At the time of its drafting, it was expected that the IPC would be suitably amended in situations requiring the creation of new offences, clarification of existing offences, and removal of inconsistencies. It is true that the IPC today is criticised for the retention of an archaic morality as well as the colonial roots which underpins many of its offences. The challenges to homosexuality under Section 377 in Navtej Johar versus Union of India (2018) and sedition under Section 124A in S.G. Vombatkere versus Union of India (2022) are all symbolic of the need to reform several aspects of our criminal laws. Nonetheless, it is hard to argue that as far as the idea of codification is concerned, the penal experiment in the form of IPC and CrPC has been unsuccessful.

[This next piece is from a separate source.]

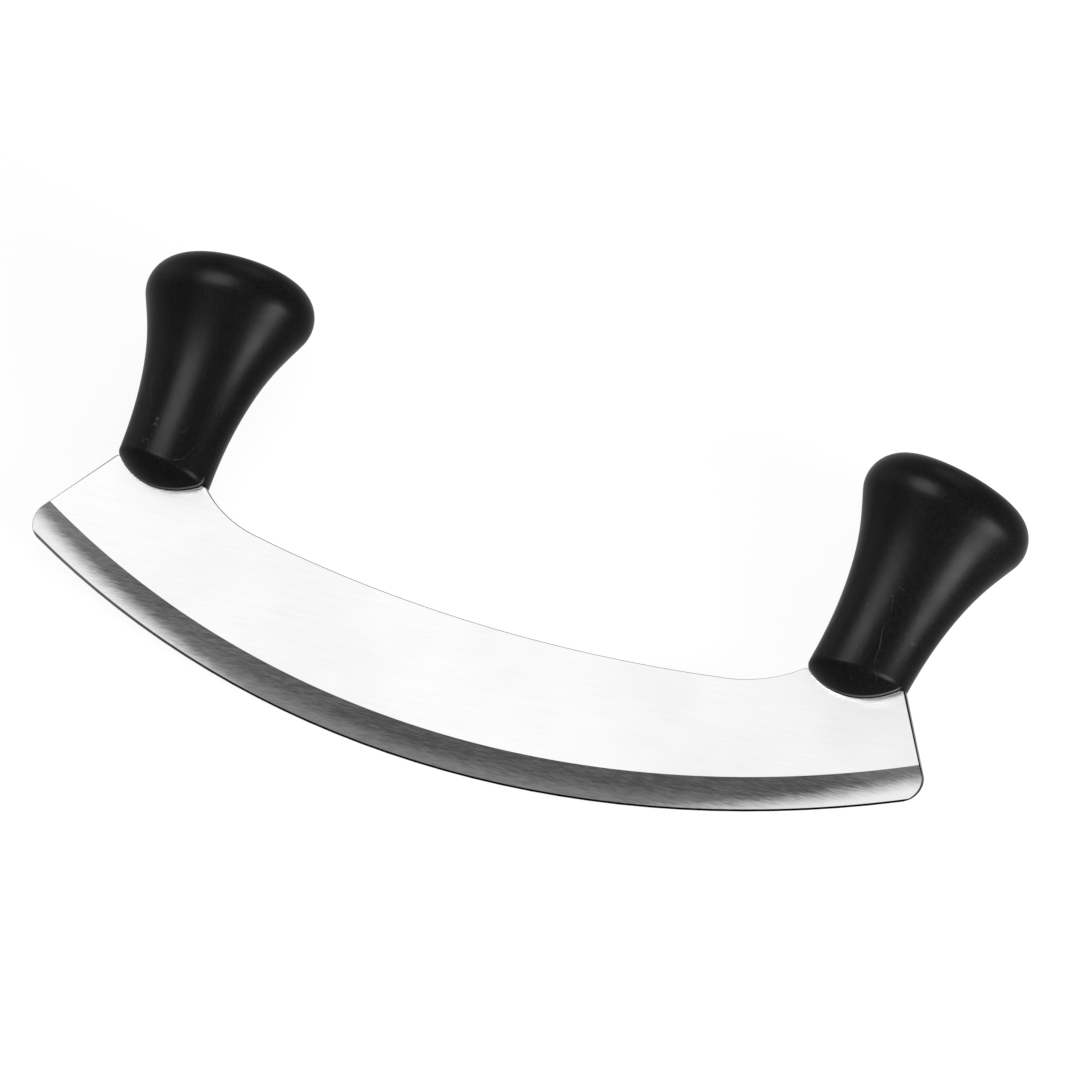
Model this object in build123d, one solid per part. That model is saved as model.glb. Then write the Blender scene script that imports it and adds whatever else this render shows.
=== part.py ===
from build123d import *
import math
import os

# A rocking herb knife: one curved steel blade with a moulded handle on each of its two tangs.
# All lengths are in millimetres and all angles in degrees.
#
# The knife is drawn flat first. X runs along the blade, Y runs from the cutting edge to the
# handles with 0 at the lowest point of the edge, and Z is the plate's normal with 0 halfway
# through the plate. At the end it is laid down as it lies on a table, on its edge and its knobs.

# Blade plate
PLATE_THICKNESS = 2.0          # where its faces are ground, from the edge up to the handles
TANG_THICKNESS = 2.1           # as rolled, where the handles cover it
EDGE_RADIUS = 278.0            # the cutting edge rocks on this arc
SPINE_HEIGHT = 36.56           # from the edge to the spine, at the middle of the blade
EDGE_SPAN = 243.6              # between the ends of the cutting edge, before they are rounded
CORNER_RADIUS = 5.3            # the rounded ends of the cutting edge
EDGE_BREAK = 0.2               # the small chamfer that takes the sharpness off the plate's rim

# Grind, the same on both faces
BEVEL_WIDTH = 8.2
SHOULDER_THICKNESS = 0.5       # the steel left where the fine bevel starts
FINE_BEVEL_WIDTH = 0.45
EDGE_LAND = 0.1                # the steel left at the very edge

# Where the handles stand on the blade
HANDLE_SPACING = 186.6         # between the handles' axes, where the blade enters them
HANDLE_SPLAY = 4.4             # how far each handle's axis leans out from Y
SEAT_LEAN = -3.5               # how far its lower end is turned out from Y, so this one is turned in
KNOB_LEAN = 7.0                # how far its top is turned out from Y
SEAT_HEIGHT = 50.1             # from the edge's lowest point to the middle of the handles' seats
NECK_WIDTH = 25.4              # the plate where it enters a handle
NECK_ANGLE = 40.4              # the spine's slope where it meets a handle
BEND_SHARE = 0.644             # of the spine's rise, the size of the tighter bend by each handle

# Tangs, hidden in the handles
TANG_WIDTH = 14.0
TANG_TIP_WIDTH = 10.0
TANG_LENGTH = 36.0
TANG_ROOT_RADIUS = 1.5
TANG_TIP_RADIUS = 3.0
LOCK_HOLE_RADIUS = 2.5
LOCK_HOLE_PLACE_SHARES = (0.3, 0.7)      # of the tang's length
MOULD_CLEARANCE = 0.03         # the plastic's shrinkage off the steel

# Handle, as heights above its seat and the half width there
SEAT_RADIUS = 12.1
SEAT_DOME = 4.6                # how far the rounded lower end reaches below the seat
SEAT_EDGE_RADIUS = 2.0
WAIST_RADIUS = 12.0
WAIST_HEIGHT = 3.5
KNOB_RADIUS = 24.0             # where the flared grip would meet the top, before the rim is rounded
KNOB_HEIGHT = 50.0
FLARE_ANGLE = 24.0             # between the grip and the axis, at the knob
# The grip between waist and knob, as shares of the rise and of the growth in radius
GRIP_RISE_SHARES = (0.241, 0.428, 0.628, 0.826)
GRIP_GROWTH_SHARES = (0.05, 0.16, 0.37, 0.697)
RIM_RADIUS = 7.9               # the rounding between the grip and the top
TOP_DOME = 4.5                 # how far the middle of the top rises above KNOB_HEIGHT
THICKNESS_SHARE = 0.85         # of the handle's width, its thickness through the plate

# One overrun for every cut
OVERRUN = 2.0

# How often the search for the angle at which the knife lies is halved
TILT_STEPS = 20


def handle_place():
    """Where the right handle stands: its axis along local Y, the middle of its seat at the origin."""
    lean = math.radians(HANDLE_SPLAY)
    across = (math.cos(lean), -math.sin(lean), 0)
    return Plane(origin=(HANDLE_SPACING / 2, SEAT_HEIGHT, 0), x_dir=across, z_dir=(0, 0, 1))


def facing(lean):
    """The way that an end of the right handle faces in the handle's own place, when turned out from Y."""
    turn = math.radians(lean - HANDLE_SPLAY)
    return Vector(math.sin(turn), math.cos(turn))


def neck_points():
    """The two places where the plate's outline enters the right handle, inner one first."""
    outward = facing(SEAT_LEAN)
    along = NECK_WIDTH / 2 * Vector(outward.Y, -outward.X)
    return [handle_place().from_local_coords(point) for point in (-along, along)]


def edge_corner():
    """Where the straight right end of the blade would meet the arc of the cutting edge."""
    reach = EDGE_SPAN / 2
    return Vector(reach, EDGE_RADIUS - math.sqrt(EDGE_RADIUS**2 - reach**2))


def with_twin(edges):
    """Adds to some edges of the right half the same edges of the left half."""
    return edges + [mirror(edge, Plane.YZ) for edge in edges]


def spine_arcs():
    """The spine's right half: half of a long flat arc, then a tighter bend up to the handle."""
    neck = neck_points()[0]
    slope = math.radians(NECK_ANGLE)
    rise = neck.Y - SPINE_HEIGHT
    bend = BEND_SHARE * rise / (1 - math.cos(slope))
    centre = neck + bend * Vector(-math.sin(slope), math.cos(slope))
    # The long arc's centre is above the middle of the blade, as far as lets the two arcs touch
    lift = centre.Y - SPINE_HEIGHT
    sweep = (centre.X**2 + lift**2 - bend**2) / (2 * (lift - bend))
    turn = math.asin(centre.X / (sweep - bend))
    middle = Vector(0, SPINE_HEIGHT + sweep)
    quarter, joint = [middle + sweep * Vector(math.sin(angle), -math.cos(angle))
                      for angle in (turn / 2, turn)]
    halfway = (turn + slope) / 2
    elbow = centre + bend * Vector(math.sin(halfway), -math.cos(halfway))
    return [ThreePointArc((0, SPINE_HEIGHT), quarter, joint), ThreePointArc(joint, elbow, neck)]


def tang_outline(base_width, margin):
    """The right tang on its base, in its handle's own place, grown all round by a margin."""
    root = TANG_WIDTH / 2 + margin
    tip = TANG_TIP_WIDTH / 2 + margin
    top = TANG_LENGTH + margin
    base_depth = SEAT_DOME + OVERRUN
    low = -base_depth / 2
    tang = make_face(Polyline((-root, low), (-tip, top), (tip, top), (root, low), close=True))
    tang = fillet(tang.vertices().group_by(Axis.Y)[-1], TANG_TIP_RADIUS + margin)
    base = Pos(0, margin + low) * Rectangle(base_width, base_depth)
    outline = tang + Rot(0, 0, HANDLE_SPLAY - SEAT_LEAN) * base
    outward = facing(SEAT_LEAN)
    along = Vector(outward.Y, -outward.X)
    roots = [outline.vertices().sort_by_distance(reach * along)[0] for reach in (-root, root)]
    outline = fillet(roots, TANG_ROOT_RADIUS - margin)
    for share in LOCK_HOLE_PLACE_SHARES:
        outline -= Pos(0, share * TANG_LENGTH) * Circle(LOCK_HOLE_RADIUS - margin)
    return outline


def crescent_outline():
    """The plate below the handles' seats, seen square on."""
    corner = edge_corner()
    inner, outer = neck_points()
    left_corner = Vector(-corner.X, corner.Y)
    crescent = make_face([ThreePointArc(left_corner, Vector(0, 0), corner)]
                         + with_twin(spine_arcs() + [Line(corner, outer), Line(outer, inner)]))
    by_reach = crescent.vertices().sort_by(lambda point: abs(point.X))
    return fillet(by_reach[-2:], CORNER_RADIUS)


def grinding_ring():
    """What the grinding wheel takes off the front: a ring whose section is the bevel's wedge."""
    half_plate = PLATE_THICKNESS / 2
    half_shoulder = SHOULDER_THICKNESS / 2
    half_land = EDGE_LAND / 2
    shoulder_radius = EDGE_RADIUS - FINE_BEVEL_WIDTH
    rise_per_width = (half_plate - half_shoulder) / (BEVEL_WIDTH - FINE_BEVEL_WIDTH)
    start_radius = EDGE_RADIUS - BEVEL_WIDTH - OVERRUN / rise_per_width
    section = make_face(Polyline(
        (start_radius, half_plate + OVERRUN),
        (shoulder_radius, half_shoulder),
        (EDGE_RADIUS, half_land),
        (EDGE_RADIUS + OVERRUN, half_land),
        (EDGE_RADIUS + OVERRUN, half_plate + OVERRUN),
        close=True))
    hub = (0, EDGE_RADIUS, 0)
    upright = Plane(origin=hub, x_dir=(1, 0, 0), z_dir=(0, -1, 0))
    return revolve(upright.location * section, Axis(hub, (0, 0, 1)))


def make_blade():
    """The crescent with its rim broken and its faces ground, on two tangs that keep their rolled skin."""
    crescent = crescent_outline()
    plate = extrude(crescent, PLATE_THICKNESS / 2, both=True)
    faces = plate.faces().sort_by(Axis.Z)
    plate = chamfer(faces[0].outer_wire().edges() + faces[-1].outer_wire().edges(), EDGE_BREAK)
    front_ring = grinding_ring()
    plate = plate - front_ring - mirror(front_ring, Plane.XY)
    tang = extrude(tang_outline(2 * SEAT_RADIUS, 0), TANG_THICKNESS / 2, both=True)
    tang = handle_place().location * (tang & flattened(handle_body()))
    return plate + tang + mirror(tang, Plane.YZ)


def barrel_section():
    """Half of the handle's section without its two ends, which it runs past."""
    rise = KNOB_HEIGHT - WAIST_HEIGHT
    growth = KNOB_RADIUS - WAIST_RADIUS
    grip = [(WAIST_RADIUS + growth * wide, WAIST_HEIGHT + rise * high)
            for high, wide in zip(GRIP_RISE_SHARES, GRIP_GROWTH_SHARES)]
    slope = math.tan(math.radians(FLARE_ANGLE))
    past = TOP_DOME + OVERRUN
    low, high = -SEAT_DOME - OVERRUN, KNOB_HEIGHT + past
    foot, beyond = (SEAT_RADIUS, low), (KNOB_RADIUS + past * slope, high)
    side_curve = Spline([foot, (WAIST_RADIUS, WAIST_HEIGHT)] + grip + [(KNOB_RADIUS, KNOB_HEIGHT), beyond],
                        tangents=[(0, 1), (slope, 1)])
    return make_face([side_curve, Polyline(beyond, (0, high), (0, low), foot)])


def handle_body():
    """The right handle without slot and pocket, still as thick as it is wide."""
    # The lower end is part of one ball and the top is part of a larger one
    radius = (SEAT_RADIUS**2 + SEAT_DOME**2) / (2 * SEAT_DOME)
    place = Pos((radius - SEAT_DOME) * facing(SEAT_LEAN)) * Rot(0, 0, HANDLE_SPLAY - SEAT_LEAN)
    reach = 2 * radius
    trimming = Pos(0, -reach / 2) * Box(reach, reach, reach) - Sphere(radius)
    top_radius = (KNOB_RADIUS**2 + TOP_DOME**2) / (2 * TOP_DOME)
    top_middle = Vector(0, KNOB_HEIGHT) - (top_radius - TOP_DOME) * facing(KNOB_LEAN)
    body = revolve(barrel_section(), Axis.Y) - place * trimming
    body = body & Pos(top_middle) * Sphere(top_radius)
    # The rims lie between two faces, unlike the seams
    for upper, rounding in ((False, SEAT_EDGE_RADIUS), (True, RIM_RADIUS)):
        rims = [edge for edge in body.edges()
                if (edge.center().Y > KNOB_HEIGHT / 2) == upper
                and sum(edge in face.edges() for face in body.faces()) == 2]
        body = fillet(rims, rounding)
    return body


def flattened(shape):
    """The same shape, thinner through the plate than along it."""
    return scale(shape, (1, 1, THICKNESS_SHARE))


def make_handle():
    """The right handle: an oval moulding with a slot for the plate and a close pocket round the tang."""
    pocket_outline = tang_outline(NECK_WIDTH + 2 * OVERRUN, MOULD_CLEARANCE)
    pocket = extrude(pocket_outline, TANG_THICKNESS / 2 + MOULD_CLEARANCE, both=True)
    return handle_place().location * (flattened(handle_body()) - pocket)


def height_gap(tilt, blade, handle):
    """How much higher a handle's lowest point is than the blade's, with the knife turned by a tilt."""
    turn = Rot(tilt, 0, 0)
    return (turn * handle).bounding_box().min.Z - (turn * blade).bounding_box().min.Z


def laid_down(blade, handles):
    """Turns the flat knife until its edge and both knobs touch the table, and centres it there."""
    low, high = 0, 45
    for _ in range(TILT_STEPS):
        tilt = (low + high) / 2
        if height_gap(tilt, blade, handles[0]) < 0:
            low = tilt
        else:
            high = tilt
    turned = [Rot(tilt, 0, 0) * shape for shape in (blade, *handles)]
    box = turned[0].bounding_box()
    for shape in turned[1:]:
        box = box.add(shape.bounding_box())
    shift = Vector(-box.center().X, -box.center().Y, -box.min.Z)
    print(f"turned by {tilt:.3f} degrees, then moved by {shift}; the box is {box.size}")
    return [Pos(shift) * shape for shape in turned]


os.makedirs("parts", exist_ok=True)
names = ("blade", "left_handle", "right_handle")
right_handle = make_handle()
pieces = laid_down(make_blade(), [mirror(right_handle, Plane.YZ), right_handle])
for name, piece in zip(names, pieces):
    export_step(piece, f"parts/{name}.step")
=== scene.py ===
"""A rocking herb knife, lying on its cutting edge and its two knobs, in plain studio light."""

import logging
import math
from dataclasses import dataclass, field
from typing import Union

import bpy
from mathutils import Matrix, Vector

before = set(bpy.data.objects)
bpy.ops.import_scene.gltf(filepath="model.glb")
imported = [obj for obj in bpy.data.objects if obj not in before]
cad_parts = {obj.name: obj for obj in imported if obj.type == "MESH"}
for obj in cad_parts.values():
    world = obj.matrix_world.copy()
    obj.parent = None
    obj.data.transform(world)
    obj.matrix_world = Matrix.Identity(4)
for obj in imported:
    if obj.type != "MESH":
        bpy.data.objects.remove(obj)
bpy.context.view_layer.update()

log = logging.getLogger("herb_knife")

MM = 0.001

Colour = tuple[float, float, float, float]
Point = tuple[float, float]
Span = tuple[float, float]
Socket = bpy.types.NodeSocket
Source = Union[Socket, float, tuple[float, ...]]


def grey(level: float, blue: float) -> Colour:
    """A grey whose blue part has its own level."""
    return (level, level, blue, 1.0)


@dataclass(frozen=True)
class FlatFrame:
    """The knife's own flat frame, seen from the frame in which it lies on the table.

    In it X runs along the blade, Y from the cutting edge to the handles, and Z out of the front
    face. Its middle is the middle of the cutting edge, which lies just above the table.
    """

    tilt: float = math.radians(11.203)
    middle: Vector = field(default_factory=lambda: Vector((0.0, -51.909, 0.1578)) * MM)

    def facing(self) -> Vector:
        """The way that the front face looks, as the knife lies on the table."""
        return Matrix.Rotation(self.tilt, 3, "X") @ Vector((0.0, 0.0, 1.0))


def put_on(piece: str, material: bpy.types.Material) -> None:
    """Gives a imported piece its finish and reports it.

    Args:
        piece: the name of the piece's node.
        material: the finish.
    """
    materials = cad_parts[piece].data.materials
    materials.clear()
    materials.append(material)
    log.info("%s dressed with %s", piece, material.name)


@dataclass(frozen=True)
class Blade:
    """The ground plate, with the sizes that its finish follows, in metres in the flat frame.

    The corner is the rounded one on the right, and the left one mirrors it. There edge_facing and
    end_facing are the ways that the edge and the cut end look, and end_reach is how far the cut end
    lies from the middle of the edge, measured in its own way.
    """

    piece: str = "blade"
    edge_radius: float = 278.0 * MM
    bevel_width: float = 8.2 * MM
    fine_bevel_width: float = 0.45 * MM
    half_thickness: float = 1.0 * MM
    half_length: float = 119.0 * MM
    corner_radius: float = 5.3 * MM
    corner_middle: Point = (113.88 * MM, 30.2 * MM)
    corner_thinning: float = 0.12 * MM
    edge_facing: Point = (0.418, -0.909)
    end_facing: Point = (0.817, 0.577)
    end_reach: float = 115.77 * MM

    def dress(self, steel: bpy.types.Material) -> None:
        """Gives the blade its steel."""
        put_on(self.piece, steel)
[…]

As successive governments place increasing reliance on the SLLs for a variety of reasons, it becomes imperative that the same should not be allowed to overpower the idea of codification of penal laws as imbibed in the IPC as well as the CrPC. All SLLs which criminalise/seek to criminalise a conduct should find a place as separate chapters within the larger structure of the penal code. All SLLs which create a separate procedure for reporting of offences, arrest, investigation, prosecution, trial, evidence and bail must be included either as separate procedures within the CrPC or as exceptions to the general provisions provided therein.

Non-inclusion of the substantive and procedural aspects of the SLLs in the ongoing reform project is a serious limitation. It is imperative therefore that a second generation of reforms be brought in, in order to address the lacunae.

G.S.Bajpai is Vice-Chancellor of National Law University Delhi. Ankit Kaushik is Assistant Professor at RGNUL, Punjab. Views are personal.